Does that mean that Lucas plans to skip the DVD format entirely with
his films, preferring instead to wait for an eventual HD-DVD format?
7. There are rumors of yet ANOTHER VHS release of the Star Wars
Trilogy: Special Edition in the fall of this year. Given that Lucas
seems to have no problem with multiple VHS releases, why wouldn't he
want to take advantage of DVD in this same way?
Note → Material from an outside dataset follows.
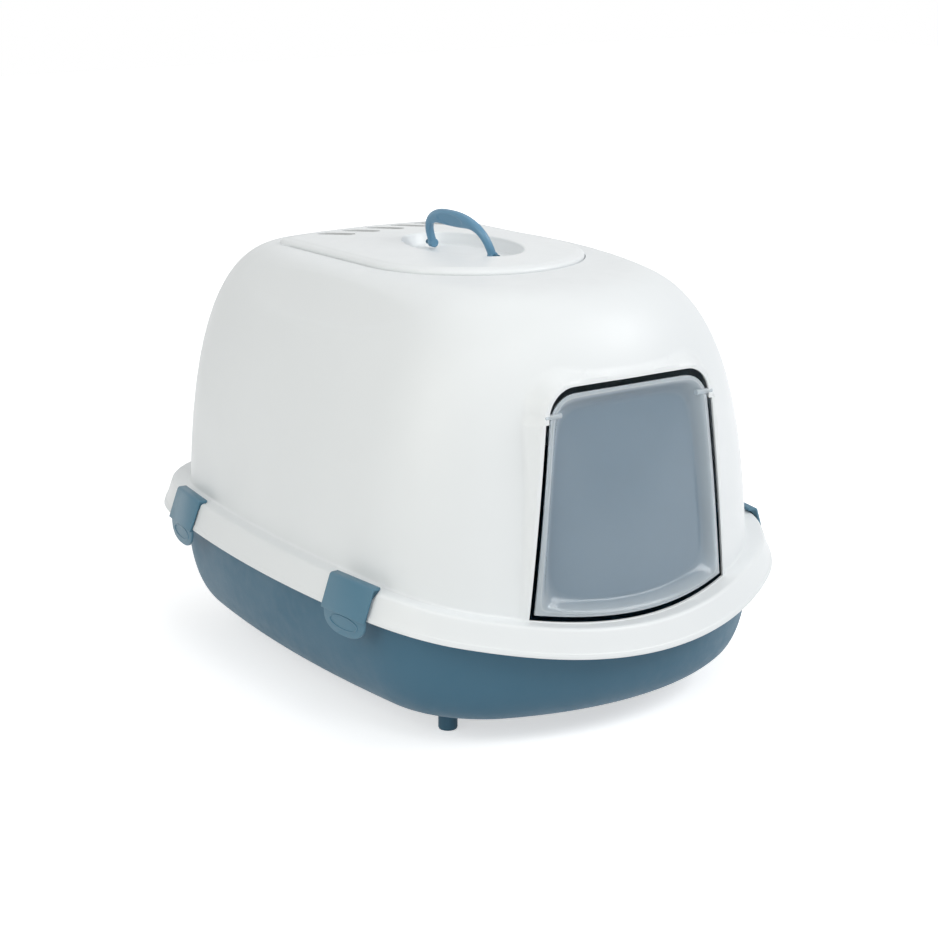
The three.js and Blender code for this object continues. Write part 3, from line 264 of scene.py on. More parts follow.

8. Is Lucas aware of the Star Wars on DVD Campaign, and what is his
reaction to it? Does he really know how anxious his most loyal fans
are for the Star Wars films on DVD?
9. Since there is no legitimate DVD product for consumers to buy,
video pirates in Asia have had a field day with the Star Wars films,
creating numerous bootleg copies of the films on DVD. They're easily
available on the Internet, they're fairly inexpensive, and some are
of surprisingly good quality compared to VHS. What's more, LOTS of
people are buying them, meaning that lots of people who would gladly
pay more for official copies are lining the pockets of pirates
instead. Why not stem this problem with authorized DVD editions? Is
Lucas even aware that the bootlegs exist? We'll be happy to show
them to him...
10. Why release Episode I to laserdisc ONLY in Asia, especially
given the fact that such laserdiscs were the SOURCE of the bootleg
DVDs? Does Lucas realize that by doing this, a good quality Episode
I DVD bootleg will surely be mastered from the laserdisc, and will
probably be available by the end of the summer?